One of their most viable tips was about an eighteen-year-old woman, who claimed that two weeks after Jill vanished, she was walking past an old black Ford pickup truck in Elletsville at around 10:30pm when the driver grabbed her arm and attempted to pull her inside: she broke free and escaped. However, no one has ever been arrested in that case. Elletsville is just three miles from where Jill's bike was found, and authorities believe that the two cases may be connected.

A composite of the possible suspect

Another attempted abduction is believed to be related to Jill's case. The incident occurred in Bowling Green, Kentucky and involved a female cyclist whose bike was purposefully struck by an unknown motorist. He tried to drag her into his car before he was chased away by a witness. A composite of him has been on Jill's missing posters in hopes that someone may recognize him and bring him to justice.
Authorities have another theory in this case: they think Jill may have been the victim of a hit-and-run and that the occupants of the vehicle may have panicked, moved her bike and then hid her body. However, the damage to her bike was minimal, making it unlikely that she was struck while riding. Despite this, investigators believe that it is possible that she was struck while she was resting or working on her bike. Unfortunately, little evidence has been found to tell what really happened to her.
Suspects: Authorities believe that the unidentified man that tried to abduct the young woman in Elletsville may have been involved in Jill's disappearance. He was described as a Caucasian male who drove an old black Ford pickup truck. He has never been identified.
Extra Notes:

John Myers

Results: Unresolved. On March 22, 2002, three women named Wendy Owings, Uriah Clouse, and Alisha Evans implicated themselves by confessing that they had murdered Jill and had dumped her body in the vicinity of Salt Creek. A search was made of the area which was cut short by flooding, but her body were not recovered. However, polygraph examinations of the women revealed that they were lying about their involvement. No charges were filed for their deception.
In March 2003, Jill's skeletal remains were discovered by two hunters in a wooded roadside area east of Bloomington in Morgan County, Indiana. The cause of her death was ruled to be a contact shotgun wound to the back of her head. In April 2006, police arrested John Myers of Ellettsville for her abduction and murder.
John had been a suspect for several years. Jill's bike was found just one mile from his home. He was on vacation from work on the week of her disappearance. On the day she vanished, witnesses noticed that the windows in his trailer were covered and his car was parked out of sight. Also, he was reportedly hysterical that day and talked about leaving town and never coming back.
John and his girlfriend had broken up shortly before Jill vanished.
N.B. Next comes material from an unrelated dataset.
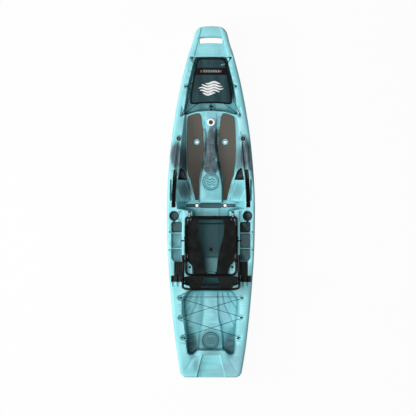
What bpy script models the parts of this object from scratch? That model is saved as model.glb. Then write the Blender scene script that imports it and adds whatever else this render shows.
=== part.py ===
"""Sit-on-top fishing kayak with a folding framed seat.

Metres. +Y points to the bow, +X to the right-hand side, +Z up. The hull stands on
z = 0 and the origin is at the middle of its length and beam. One object is made for
each piece that would come off on a bench.
"""
import math

import bmesh
import bpy
import numpy as np
from mathutils import Matrix, Vector

# Clearances
FIT = 0.0003
TOUCH = 0.0005

# Hull: overall sizes
HULL_LENGTH = 3.51
HULL_BEAM = 0.88
DECK_HEIGHT = 0.31
BOW_SHEER = 0.045
STERN_DROP = 0.01
BOW_ROCKER = 0.23
STERN_ROCKER = 0.10
NOSE_CORNER = 0.06
TRANSOM_CORNER = 0.055
END_EDGE = 0.02
GUNWALE_RADIUS = 0.018
KEEL_HALF_WIDTH = 0.05
CHANNEL_DEPTH = 0.028
CHANNEL_INNER = 0.10
CHANNEL_OUTER = 0.16
SPONSON_INNER = 0.215
SPONSON_OUTER = 0.29

# Table of offsets. First number: place from stern (-1) to bow (1).
BEAM_SHAPE = (
    (-1.0, 0.678), (-0.9, 0.746), (-0.8, 0.805), (-0.58, 0.898), (-0.31, 0.977),
    (-0.07, 1.0), (0.08, 0.989), (0.33, 0.909), (0.49, 0.818), (0.67, 0.682),
    (0.81, 0.542), (0.9, 0.441), (1.0, 0.334),
)
FULLNESS_SHAPE = (
    (-1.0, 0.80), (-0.55, 1.0), (0.1, 1.0), (0.6, 0.75), (0.8, 0.72), (0.92, 0.93), (1.0, 1.0),
)

# Bow: centre panel, handle slot and well
PANEL_DEPTH = 0.008
PANEL_NOSE_WIDTH = 0.18
PANEL_WELL_WIDTH = 0.344
SLOT_SETBACK = 0.104
SLOT_LENGTH = 0.065
SLOT_WIDTH = 0.226
SLOT_RADIUS = 0.01
BOW_WELL_SETBACK = 0.303
BOW_WELL_AFT = 0.917
BOW_WELL_FRONT_WIDTH = 0.32
BOW_WELL_AFT_WIDTH = 0.55
BOW_WELL_FLOOR = 0.165
WELL_DRAFT = 0.018
ARCH_SWEEP = 0.05

# Foot platform and cockpit
FLOOR_HEIGHT = 0.115
FLOOR_STEP = 0.035
FLOOR_STEP_PLACE = -0.542
FOOTWELL_AFT = -0.064
SEAT_WELL_WIDTH = 0.38
SEAT_WELL_AFT = -0.80
PANEL_RISE = 0.006
CROSS_CHANNEL_WIDTH = 0.50
CROSS_CHANNEL_LENGTH = 0.05
CROSS_CHANNEL_DEPTH = 0.012
CROSS_CHANNEL_PLACE = -0.034
SCUPPER_DIAMETER = 0.029
SCUPPER_BOSS = 0.058
FRONT_SCUPPER_PLACE = (0.142, 0.604)
CHANNEL_SCUPPER_X = 0.142

# Pads
PAD_THICKNESS = 0.007

# Gunwale fittings
MOUNT_INSET = 0.072
MOUNT_PLACE = 0.635
MOUNT_BOSS = 0.062
MOUNT_BOSS_RISE = 0.005
CUP_DIAMETER = 0.036
CUP_WALL = 0.0045
CUP_DEPTH = 0.024
INSERT_DIAMETER = 0.014
INSERT_HEIGHT = 0.009
INSERT_BORE = 0.0065
CENTER_MOUNT_PLACE = 0.799
CENTER_BOSS = 0.088
RING_DIAMETER = 0.078
RING_BORE = 0.041
RING_HEIGHT = 0.006
RIDGE_INSET = 0.068
RIDGE_WIDTH = 0.078
RIDGE_HEIGHT = 0.03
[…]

A few days later, he told his aunt about her disappearance and claimed that he was afraid that he would be blamed for it. He also stated that they "hadn't found her body yet" and guessed that she was dead. He also told her that he was "scared" of road blocks, but wouldn't say why. In August 2000, his brother noticed that the twelve-gauge shotgun that he stored at his parents' home was missing. The same type was used to kill Jill.
Following Jill's disappearance, John brought up the case to multiple people for no apparent reason. He told coworkers about how he was considered a suspect, how her bike was found near his home, and how she was probably abducted around there. He also falsely claimed that he had found her bike. He also "bet" that her remains would be found in the woods. On another occasion, he stated that if he was ever going to hide a body he would do so in a wooded area up "this way", pointing north on Maple Grove Road. He claimed he was comfortable with that area because he used to hunt there. He also told a corrections officer that he felt "sorry" for what happened to Jill; he gave him a list of places to help search for her. Her body was later found in one of those areas.
In November 2004, John called his grandmother, stating, "Grandma, if you just knew the things that I've got on my mind. [I]f the authorities knew it, I’d be in prison for the rest of my life." He also claimed that his father knew what happened and had "taken it to his grave." He later told her, "Grandma, I wish I wasn’t a bad person. I wish I hadn’t done these bad things."
While in jail on unrelated charges, John also talked to his cellmate about the case. He stated “[I]f she [referring to Jill] wouldn’t have said anything, ...none of this would have happened.” Investigators later took his ex-girlfriend to the area where Jill's body was found. She identified it as the same place that he had taken her one evening after they had gotten into an argument.
When questioned by police, John claimed that he was not afraid of road blocks and had never talked to anyone about Jill's disappearance. The prosecution claimed that he had been angered after breaking up with his girlfriend and took his rage out on Jill by abducting and murdering her. He was convicted of murder on October 30, 2006 and sentenced to sixty-five years in prison.
It has since been suggested that John may be innocent due to a rush to justice. The defense noted that there was no physical evidence or eyewitnesses that directly linked him to the crime. Allegedly his defense attorney, Patrick Baker, barely put any effort into his case, and the jurors were allowed to drink alcoholic beverages and maintain access to cell phones and televisions, conducting themselves in a manner described as a "fraternity party like" atmosphere. He appealed the verdict to the Indiana State Supreme Court. In November 2015, his conviction was upheld.
In October 2019, a federal court vacated Myers's conviction, claiming that his legal counsel was ineffective. They ordered his release within 120 days of the ruling, unless prosecutors opted to retry him. However, in August 2020, a ruling by the U.S. Court of Appeals for the Seventh Circuit reversed this decision. The three-judge panel determined that while the district court was correct about his legal counsel, the jury's verdict was the proper outcome based on the state's case against him. As a result, his conviction was upheld. In April 2021, the U.S. Supreme Court denied a petition to review his case.